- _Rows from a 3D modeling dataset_
━━━━━━━━━━

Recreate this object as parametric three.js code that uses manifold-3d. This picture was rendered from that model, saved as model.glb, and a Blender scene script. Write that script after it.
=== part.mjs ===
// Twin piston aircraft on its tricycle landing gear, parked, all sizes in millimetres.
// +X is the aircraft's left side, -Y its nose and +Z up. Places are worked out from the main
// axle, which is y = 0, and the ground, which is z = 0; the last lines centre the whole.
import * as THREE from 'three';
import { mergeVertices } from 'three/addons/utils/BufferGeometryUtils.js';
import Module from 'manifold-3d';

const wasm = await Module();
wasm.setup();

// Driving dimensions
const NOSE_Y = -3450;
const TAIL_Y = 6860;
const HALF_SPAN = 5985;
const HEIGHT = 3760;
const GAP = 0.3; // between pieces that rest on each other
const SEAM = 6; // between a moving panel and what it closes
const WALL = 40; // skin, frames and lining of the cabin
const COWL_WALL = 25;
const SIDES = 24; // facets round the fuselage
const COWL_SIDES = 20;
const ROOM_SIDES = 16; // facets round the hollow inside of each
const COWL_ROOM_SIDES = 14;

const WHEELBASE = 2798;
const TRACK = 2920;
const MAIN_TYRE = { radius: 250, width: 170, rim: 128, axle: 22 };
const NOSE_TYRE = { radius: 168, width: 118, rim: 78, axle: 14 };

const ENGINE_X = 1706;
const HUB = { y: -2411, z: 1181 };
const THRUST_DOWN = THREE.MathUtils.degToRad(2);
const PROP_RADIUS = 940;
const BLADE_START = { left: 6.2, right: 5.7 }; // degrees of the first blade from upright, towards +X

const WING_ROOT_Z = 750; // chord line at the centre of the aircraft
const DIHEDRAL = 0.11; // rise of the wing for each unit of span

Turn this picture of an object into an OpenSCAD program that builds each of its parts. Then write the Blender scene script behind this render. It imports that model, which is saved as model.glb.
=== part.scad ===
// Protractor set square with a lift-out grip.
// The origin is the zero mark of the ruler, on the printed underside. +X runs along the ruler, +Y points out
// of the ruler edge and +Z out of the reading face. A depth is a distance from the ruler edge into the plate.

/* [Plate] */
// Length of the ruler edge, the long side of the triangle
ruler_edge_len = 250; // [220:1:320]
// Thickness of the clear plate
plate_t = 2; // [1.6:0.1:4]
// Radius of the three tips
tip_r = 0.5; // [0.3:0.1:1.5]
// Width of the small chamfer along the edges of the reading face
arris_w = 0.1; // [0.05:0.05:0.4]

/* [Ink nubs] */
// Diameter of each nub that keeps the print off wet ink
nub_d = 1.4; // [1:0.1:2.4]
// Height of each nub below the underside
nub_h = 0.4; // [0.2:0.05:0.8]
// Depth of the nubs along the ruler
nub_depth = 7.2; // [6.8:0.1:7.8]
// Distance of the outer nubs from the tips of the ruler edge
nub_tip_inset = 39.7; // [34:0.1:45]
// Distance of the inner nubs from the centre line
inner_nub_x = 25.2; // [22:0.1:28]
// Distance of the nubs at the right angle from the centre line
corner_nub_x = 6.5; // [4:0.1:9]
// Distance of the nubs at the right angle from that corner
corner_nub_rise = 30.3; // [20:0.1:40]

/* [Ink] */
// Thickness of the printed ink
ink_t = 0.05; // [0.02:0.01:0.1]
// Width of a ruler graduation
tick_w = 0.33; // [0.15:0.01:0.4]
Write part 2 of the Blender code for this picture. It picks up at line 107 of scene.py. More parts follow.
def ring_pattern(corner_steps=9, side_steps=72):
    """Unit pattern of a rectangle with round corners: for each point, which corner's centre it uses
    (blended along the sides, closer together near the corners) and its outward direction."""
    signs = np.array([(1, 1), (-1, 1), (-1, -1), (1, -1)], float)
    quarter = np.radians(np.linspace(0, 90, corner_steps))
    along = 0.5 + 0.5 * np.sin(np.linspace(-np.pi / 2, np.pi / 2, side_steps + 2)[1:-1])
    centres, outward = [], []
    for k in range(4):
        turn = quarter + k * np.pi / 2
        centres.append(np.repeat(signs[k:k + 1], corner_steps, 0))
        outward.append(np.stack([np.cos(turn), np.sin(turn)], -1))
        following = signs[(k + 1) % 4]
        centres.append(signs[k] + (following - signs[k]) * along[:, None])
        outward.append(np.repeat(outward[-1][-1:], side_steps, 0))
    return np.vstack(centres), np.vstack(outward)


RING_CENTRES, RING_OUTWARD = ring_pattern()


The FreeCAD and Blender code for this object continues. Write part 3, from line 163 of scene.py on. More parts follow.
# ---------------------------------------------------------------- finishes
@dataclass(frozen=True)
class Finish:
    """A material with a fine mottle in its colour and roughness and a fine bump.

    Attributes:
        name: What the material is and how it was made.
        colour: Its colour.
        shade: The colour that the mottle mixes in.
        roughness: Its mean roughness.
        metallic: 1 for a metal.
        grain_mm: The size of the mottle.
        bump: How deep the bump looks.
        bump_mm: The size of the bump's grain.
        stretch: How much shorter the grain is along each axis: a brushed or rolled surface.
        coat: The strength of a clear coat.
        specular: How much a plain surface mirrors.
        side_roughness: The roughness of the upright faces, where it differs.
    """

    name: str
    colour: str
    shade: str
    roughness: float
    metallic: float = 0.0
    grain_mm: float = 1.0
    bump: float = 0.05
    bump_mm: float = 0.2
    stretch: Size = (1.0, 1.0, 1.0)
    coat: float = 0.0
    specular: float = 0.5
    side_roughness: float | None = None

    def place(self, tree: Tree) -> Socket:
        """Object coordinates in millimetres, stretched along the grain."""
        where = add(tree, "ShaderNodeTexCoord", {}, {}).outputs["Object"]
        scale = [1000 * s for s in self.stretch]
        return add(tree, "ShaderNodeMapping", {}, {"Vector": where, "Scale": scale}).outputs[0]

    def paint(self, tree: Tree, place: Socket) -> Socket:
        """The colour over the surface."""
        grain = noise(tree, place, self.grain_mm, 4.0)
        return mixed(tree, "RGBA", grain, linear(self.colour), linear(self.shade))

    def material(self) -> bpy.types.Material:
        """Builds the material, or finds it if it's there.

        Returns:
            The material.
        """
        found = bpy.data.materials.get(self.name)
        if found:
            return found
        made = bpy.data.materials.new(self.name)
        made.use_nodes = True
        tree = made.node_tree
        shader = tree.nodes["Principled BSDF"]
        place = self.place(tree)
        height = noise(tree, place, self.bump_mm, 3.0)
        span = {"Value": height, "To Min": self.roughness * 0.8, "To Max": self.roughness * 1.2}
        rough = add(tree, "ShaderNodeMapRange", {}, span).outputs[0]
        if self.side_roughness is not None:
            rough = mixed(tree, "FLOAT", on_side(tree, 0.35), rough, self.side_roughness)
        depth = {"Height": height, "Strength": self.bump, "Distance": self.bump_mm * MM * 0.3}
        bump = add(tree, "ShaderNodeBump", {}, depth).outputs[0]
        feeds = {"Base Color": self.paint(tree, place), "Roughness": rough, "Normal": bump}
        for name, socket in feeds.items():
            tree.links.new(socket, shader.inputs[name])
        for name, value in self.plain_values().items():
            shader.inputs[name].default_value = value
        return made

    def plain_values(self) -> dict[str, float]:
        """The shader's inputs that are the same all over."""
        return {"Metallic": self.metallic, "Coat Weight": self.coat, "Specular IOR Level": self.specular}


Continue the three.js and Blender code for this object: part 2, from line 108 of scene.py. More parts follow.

━━━━━━━━━━

Repeat word for word the stretch of lines from the one with "Write part 2" down to the one with "a fine bump.", both included.

- _EXERCISE RESULT_
Write part 2 of the Blender code for this picture. It picks up at line 107 of scene.py. More parts follow.
def ring_pattern(corner_steps=9, side_steps=72):
    """Unit pattern of a rectangle with round corners: for each point, which corner's centre it uses
    (blended along the sides, closer together near the corners) and its outward direction."""
    signs = np.array([(1, 1), (-1, 1), (-1, -1), (1, -1)], float)
    quarter = np.radians(np.linspace(0, 90, corner_steps))
    along = 0.5 + 0.5 * np.sin(np.linspace(-np.pi / 2, np.pi / 2, side_steps + 2)[1:-1])
    centres, outward = [], []
    for k in range(4):
        turn = quarter + k * np.pi / 2
        centres.append(np.repeat(signs[k:k + 1], corner_steps, 0))
        outward.append(np.stack([np.cos(turn), np.sin(turn)], -1))
        following = signs[(k + 1) % 4]
        centres.append(signs[k] + (following - signs[k]) * along[:, None])
        outward.append(np.repeat(outward[-1][-1:], side_steps, 0))
    return np.vstack(centres), np.vstack(outward)


RING_CENTRES, RING_OUTWARD = ring_pattern()


The FreeCAD and Blender code for this object continues. Write part 3, from line 163 of scene.py on. More parts follow.
# ---------------------------------------------------------------- finishes
@dataclass(frozen=True)
class Finish:
    """A material with a fine mottle in its colour and roughness and a fine bump.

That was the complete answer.